Hotel du Lac is the first Brookner novel I've read. I enjoyed the language a lot: it was descriptive but restrained. It opens with shades of grey that become thematically apt too, for the repressions that limit its protagonist's expressiveness. I liked the "vast grey lake, spreading like an anaesthetic towards the invisible further shore"--that image of anaesthetic is proleptic of the life Edith might have. The novel surprised me repeatedly, not with big shocks or twists, but just by not being or saying quite what I expected. It felt like an Edwardian novel; I kept picturing its characters dressed like those in The Enchanted April (they use words like "smocks"--do people say that anymore?). But then someone said something about deconstruction and signifiers and I was reminded of its more contemporary moment. I wonder if the historical ambiguity created by its tone was deliberate, or if I just missed some basic clue as to when exactly its action takes place.
I've also recently read Emma Darwin's The Mathematics of Love, a novel which weaves together a historical with a modern plot. I thought both parts of the novel were individually well done, though the more contemporary (late 70s, so not really contemporary) part was more compelling. The 19th-century part was written in a more formal style, but that seems like an unnecessary artifice. Perhaps one reason Sarah Waters's neo-Victorian novels read so well is that although she seeks out 19th-century slang and provides plenty of allusions and contextual details, she does not try to sound "Victorian" (which to so many seems to mean "stuffy"). I didn't think Darwin brought the two stories together effectively: the interest of her 20th-century protagonist, Anna, in her 19th-century protagonist, Stephen, was never well-motivated.

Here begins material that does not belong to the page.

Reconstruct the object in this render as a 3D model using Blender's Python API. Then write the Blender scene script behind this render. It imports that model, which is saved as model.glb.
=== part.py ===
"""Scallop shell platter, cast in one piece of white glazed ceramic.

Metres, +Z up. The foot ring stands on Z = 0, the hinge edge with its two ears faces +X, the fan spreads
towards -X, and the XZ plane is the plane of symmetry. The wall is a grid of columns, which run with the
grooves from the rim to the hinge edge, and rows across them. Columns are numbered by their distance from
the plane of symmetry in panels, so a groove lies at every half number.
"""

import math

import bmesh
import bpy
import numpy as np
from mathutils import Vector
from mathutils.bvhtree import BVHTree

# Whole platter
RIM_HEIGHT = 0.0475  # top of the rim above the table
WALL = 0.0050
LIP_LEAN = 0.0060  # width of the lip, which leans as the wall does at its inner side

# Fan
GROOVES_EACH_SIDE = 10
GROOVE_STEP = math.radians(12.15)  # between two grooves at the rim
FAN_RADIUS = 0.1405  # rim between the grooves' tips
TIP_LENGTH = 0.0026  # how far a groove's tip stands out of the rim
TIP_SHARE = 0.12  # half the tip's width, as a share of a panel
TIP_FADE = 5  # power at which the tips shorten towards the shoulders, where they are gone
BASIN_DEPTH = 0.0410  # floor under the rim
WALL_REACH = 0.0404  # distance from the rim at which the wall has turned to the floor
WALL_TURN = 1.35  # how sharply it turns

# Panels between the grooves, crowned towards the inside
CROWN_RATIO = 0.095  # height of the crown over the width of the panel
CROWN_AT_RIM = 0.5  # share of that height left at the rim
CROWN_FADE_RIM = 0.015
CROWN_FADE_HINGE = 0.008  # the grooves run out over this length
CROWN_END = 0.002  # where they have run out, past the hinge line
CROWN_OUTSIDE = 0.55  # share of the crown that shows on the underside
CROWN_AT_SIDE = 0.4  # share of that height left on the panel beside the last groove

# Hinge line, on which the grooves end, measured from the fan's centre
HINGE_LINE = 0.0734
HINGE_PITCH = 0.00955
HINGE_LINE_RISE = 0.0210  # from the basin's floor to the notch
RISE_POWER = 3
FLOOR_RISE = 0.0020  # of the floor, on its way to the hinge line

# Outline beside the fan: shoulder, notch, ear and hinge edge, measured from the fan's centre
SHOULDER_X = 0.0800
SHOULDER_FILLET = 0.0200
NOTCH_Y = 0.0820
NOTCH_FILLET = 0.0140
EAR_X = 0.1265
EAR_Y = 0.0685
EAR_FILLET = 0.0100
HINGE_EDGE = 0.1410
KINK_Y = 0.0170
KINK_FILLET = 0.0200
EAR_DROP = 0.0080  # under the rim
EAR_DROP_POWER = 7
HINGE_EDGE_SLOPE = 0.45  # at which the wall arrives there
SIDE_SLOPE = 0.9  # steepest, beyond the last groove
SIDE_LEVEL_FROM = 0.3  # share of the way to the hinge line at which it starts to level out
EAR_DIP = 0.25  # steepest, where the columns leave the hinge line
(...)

I liked the way she used photography as a device for evoking the strangely palimpsestic character of historical sites and stories, caught in time, leaving impressions that may be sharp or blurred, suggestive or specific, visible or even tangible to successive generations of viewers. The battlefield reminiscences are vivid, and the aftershocks of war provide another common element between the two plots, as do the various love stories that ask us to consider why we love who we do, what love is, and how we suffer for love. Just because I also read it recently, Emma Donoghue's The Sealed Letter is the inevitable comparison for this book: with Donoghue's novel, I couldn't see what it was about beyond the story it told, while with Darwin's, I felt it was about a number of things but not integrating them in a fully satisfying way. But I liked it enough that I might try her second novel, A Secret Alchemy--also because it has been a long time since I read any Richard III-related novels.